Ayn is a member of public speaking non-profit organization Metro Manila Toastmasters Club, and even won an international contest in 2020. She shares three tips that can help us become better public speakers.
“The first one is pace or pacing. The reason why it’s important to go slowly is it allows you to think, [and] it allows your audience to catch up,” she recommends.
Ayn also mentioned the importance of pauses in the middle of speeches. “I pause a lot not just to think, but also, to have a little more impact.”
Her last tip is to practice. Just like everything else, we get better at something when we continuously practice it, and public speaking is no different.
It’s normal to feel demotivated or unproductive sometimes. And while there is no perfect solution for this, Ayn has two questions that she always asks herself when she finds herself in a slump.

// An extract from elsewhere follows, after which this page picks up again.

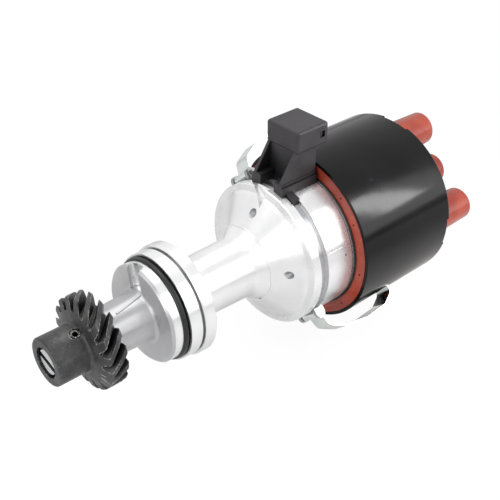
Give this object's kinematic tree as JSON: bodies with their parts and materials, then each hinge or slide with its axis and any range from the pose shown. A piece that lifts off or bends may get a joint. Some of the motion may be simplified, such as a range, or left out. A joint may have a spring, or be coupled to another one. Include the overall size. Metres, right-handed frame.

“Number one, what is causing my demotivation? And number two, what can I do, what change can I implement by myself that can address this?”
She says that these two are helpful because it keeps us from taking the blame for something so natural and normal. Beating ourselves up even more for feeling this way is counterproductive, she explains.
Ayn adds, “Instead of blaming ourselves for our feelings, I try to address the cause of that feeling.”
Changing the definition of “beauty.”
For several generations, we were taught that the only way to be “beautiful” is to have fair skin, perfect teeth, and a skinny body. As an advocate of self-development and education, Ayn aims to challenge colorism in the Philippines, and that means changing the beauty standards that we have grown accustomed to.
“Whatever your shape, your size, your color is, find people who represent YOU,” she says. “If you can’t find that person that looks like you, be that person for other people.”
So, which life advice did you need to hear right now?